A visit to Marrakech is not complete without at least a few days spent getting lost among the winding paths in the souks. You'll travel through lands of metal, leather, olives, and spices, picking up everything from handwoven baskets, colorful candles, sets of tea glasses, and perhaps a carpet or giant metal lamp along the way. You can find similar items at many of the stalls, but there are some that are worth seeking out, not only for their wares but for the people who create and sell them. You'll likely see brothers Mustapha and Omar behind the counter at Tafilalet Creation (5 Souk Essammarine; tel. 024/441-057), their opposite personalities reflecting the spectrum of pieces you'll find here, ranging from modern necklaces of semi-precious stones to chunky ethnic pieces from Morocco and India.

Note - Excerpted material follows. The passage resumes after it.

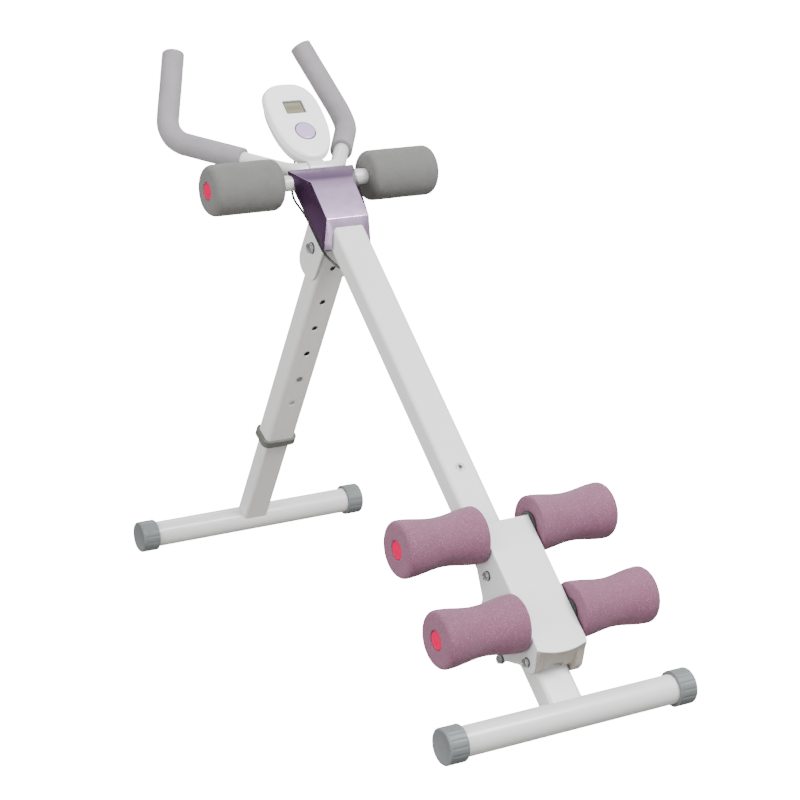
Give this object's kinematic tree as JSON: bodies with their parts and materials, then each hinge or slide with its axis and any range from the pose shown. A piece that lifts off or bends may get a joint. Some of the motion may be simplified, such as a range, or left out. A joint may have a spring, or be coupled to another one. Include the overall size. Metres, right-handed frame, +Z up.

Multi-strand necklaces of jade, garnet, freshwater pearls, rubies, citrine, and more fill the cases here, and can be modified to fit your tastes and budget. Prices are affordable and based on weight.

At Youssef and Elsa Maanaoui's L'Art du Bain (13 Souk el Lbadine; tel. 067/491-610), the couple use their soap-making skills (which they picked up in France) to create handmade soaps ranging from jasmine and sandalwood to rose and argan. The space is small but warm, calming, pretty, and changes regularly, depending on what strikes the couple's fancy. If you're lucky enough to come on a day when they have donkey milk soap, grab it while you can; it's used to fight aging and treat dry and sensitive skin, Youssef says, and flies off the shelves within a week. Soaps are fixed-price and start at 15dh. In the New Town you can find modern shops such as Zara and a variety of high-end home stores selling fancier versions of what you see in the souks, such as Scenes de lin (70 Rue de la Libert é, Gueliz; tel. 024/436108) and Ô Gai-Liz (68 Rue de la Liberte, Gueliz; tel. 024/458433). The latter, run by Fabienne Lakhdari, is a feminine collection of home furnishings (including some unusually shaped dressers), local artwork (check out pieces by young female artist Milouda), and smaller home decor items.